The plans for the Puppets remain on track, although Grandpere Tiger has yet to reach his destination.  The tracker on the parcel indicates that he reached the USA, but he has yet to reach his Forever Home with JS and his family in Tulsa, Okalahoma - a victim, doubtless, of the international Christmas mail rush, and super security at all Customs facilities thanks to the unsettling events which we keep hearing about on our news programmes these days.  JS has promised to let us know when Grandpere does reach him, and I'm praying (literally) that he'll make it before Christmas, even though he's not exactly a present as such.   As a result of this hiatus, it has been mutually agreed that even if completed, the Puppet bodies that have been ordered will not be consigned until after the Christmas/New Year period is over.  

Meanwhile, Cy Bear did mention last week that I was intending to make some curtains for the kitchen windows of my new home.  The mission  has been successfully accomplished  and now keep the draughts out, even though the room is somewhat darker than of yore.  



 

These provide an idea of what they look like - and I'm very pleased with the way they have turned out.  It's been nearly twenty years since I made any curtains - but I suppose, like the skill of riding a bicycle, once you've acquired it, the knowledge does not go away - merely reposes in the memory, and one hopes it can easily be resurrected when required!  This time around, having been asked to help daughter Clare recently when she made a pair for the first time, the memories were still relatively fresh!

Once the curtains were up, I also put up a new Christmas Tree, and decorated it with some baubles and lights that Clare and I had purchased a week or two ago.  For the last seven or eight years, Peter and I had had a fibre optic tree which had served our purposes brilliantly.  However, in the last two, it had begun to make peculiar, sparking noises when switched on, and last year the transformer had become very hot within a short period of being plugged in.  Elder daughter, Philippa, therefore decided that tree had come to the end of it's useful life, and although it accompanied me during the move from Wiltshire, I bowed to her insistence that a new tree should be purchased.  Accordingly, having arrived a few days ago, it is now up and lit - by two packs consisting of three AAA batteries. The interesting part will be to see how long the batteries last!  


Before any one enquires:  the picture on the wall is one that has been part of my life since the 1970's and was a gift from a Chinese priest friend from Hong Kong whom we'd had the pleasure of entertaining and helping after he'd trained in Italy, and had found himself - with no where to stay or any  means of getting back to Hong Kong.  He arrived on our doorstep one week-day morning and once we'd learned his story, Peter - who was at that time a Catholic journalist - used his connections to not only get an air-ticket home, but also to put his newly acquired priestly skills to good use.   He visited parishioners and when he wasn't doing that, he spent the whole time playing (and keeping entertained) daughter Philippa, who was then just over a year old.  (Peter was also in charge of a small rural Catholic parish in Suffolk, UK - because the incumbent priest was too ill to fulfill his duties.
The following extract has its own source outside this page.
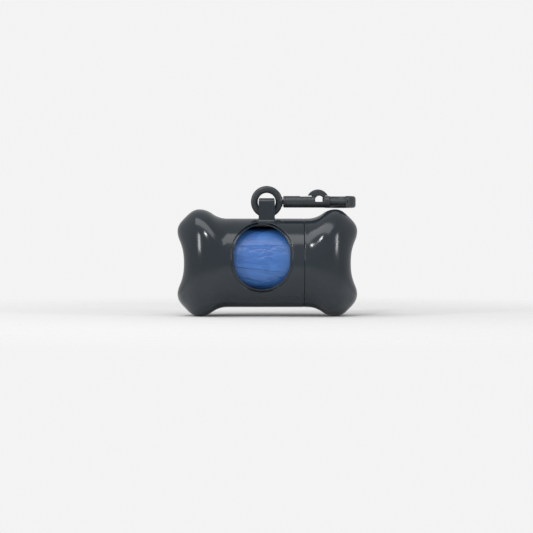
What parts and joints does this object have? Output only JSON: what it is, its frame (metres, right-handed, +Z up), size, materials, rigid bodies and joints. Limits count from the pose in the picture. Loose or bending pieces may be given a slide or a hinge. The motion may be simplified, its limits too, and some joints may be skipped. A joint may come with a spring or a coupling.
{
  "type": "waste bag dispenser",
  "caption": "Bone-shaped case for a roll of waste bags, with an oval dispensing hole, a screw-off end and a swivel clip with a sliding bolt.",
  "frame": {"origin": "centre of the case on the surface it stands on, under the flats of its two lower lobes", "axes": "+X along the bone towards the cap, +Z up towards the loop, -Y the front with the dispensing hole"},
  "size_m": [0.0828, 0.0408, 0.0598],
  "materials": {
    "case": "glossy moulded plastic",
    "clip": "satin moulded plastic",
    "bolt": "satin moulded plastic",
    "spring": "drawn wire",
    "spindle": "moulded plastic",
    "core": "plain tube",
    "bag_film": "thin plastic film"
  },
  "bodies": {
    "case": {"body_shell": "case"},
    "spindle": {"roll_spindle": "spindle"},
    "cap": {"cap_shell": "case"},
    "roll": {"roll_core": "core", "bag_roll": "bag_film", "bag_tail": "bag_film"},
    "eye": {"clip_eye": "clip"},
    "hook": {"clip_hook": "clip", "hook_bush": "clip", "bolt_spring": "spring"},
    "bolt": {"clip_bolt": "bolt", "thumb_ring": "clip"}
  },
  "joints": [
    {"name": "cap_pull_off", "type": "slide", "parent": "case", "child": "spindle", "axis": [1, 0, 0], "range_m": [0, 0.062]},
    {"name": "cap_unscrew", "type": "hinge", "parent": "spindle", "child": "cap", "pos_m": [0.03, 0, 0.0244], "axis": [1, 0, 0], "range_deg": [0, 450]},
    {"name": "roll_spin", "type": "hinge", "parent": "spindle", "child": "roll", "pos_m": [0, 0, 0.0244], "axis": [1, 0, 0], "continuous": true},
    {"name": "clip_swing", "type": "hinge", "parent": "case", "child": "eye", "pos_m": [-0.0003, 0, 0.0525], "axis": [0, -1, 0], "range_deg": [0, 140]},
    {"name": "clip_swivel", "type": "hinge", "parent": "eye", "child": "hook", "pos_m": [0.01, 0, 0.0525], "axis": [1, 0, 0], "range_deg": [0, 135]},
    {"name": "bolt_slide", "type": "slide", "parent": "hook", "child": "bolt", "axis": [-1, 0, 0], "range_m": [0, 0.0052], "stiffness_N_per_m": 120, "springref_m": -0.004, "deforming": ["bolt_spring"]}
  ]
}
Part of his duties were to provide priests for the Sunday Masses each week, so, having a genuine priest on site was a great assistance to us at the time! ).

The picture is a silk screen painting of a Chinese Madonna and Child, and we used it as our family Christmas card several years ago.  It has travelled everywhere we've been since 1971 and has been joined by similar silk screen pictures of views of the Forbidden City in Beijing - one of which came from our Chinese guest, and the others from a Chinese professor's brother, whom we got to know when we were living in Edmonton, Alberta, Canada between 1975 and 1987!  It can be a small world sometimes!  All hang in my current living room, and are still referred to as "The Chinese Wall"!

Before we close for Christmas - here's a picture of Cy Bear taking part in a farewell photo session for one of the Dressed Coyotes in our Shop.  He's been adopted by a family in Cambridge, UK, and was duly dispatched on Tuesday of this week. 


His Forever Friend is a little boy and he's been wrapped up in Christmas paper, which we hope will still be appropriate by the time he arrives at his destination.  He too was launched into the turmoil that is known as Royal Mail at Christmas Time, but did travel via a route that should have ended up with him being signed for by 1300 GMT the following day.  We've not heard to the contrary, but we hope that it's a case of "no news, being good news"!  (However, if he does arrive late, I've been assured the New Forever Friend has a birthday in February, so Charlie Coyote will become the back-up present for that occasion!)

That means we've no Dressed Coyotes in stock at the moment - as Chuck Coyote found himself a Forever Home at the Craft Fair - which was part of the Kirkby in Ashfield Christmas Carnival on December 5th.

On that hopeful note, I'll close this post!  Please take it that Cy Bear is not only bidding Charlie Coyote farewell, but also wishing you all a lovely time with your Families and Friends in the upcoming festive season.  I do too!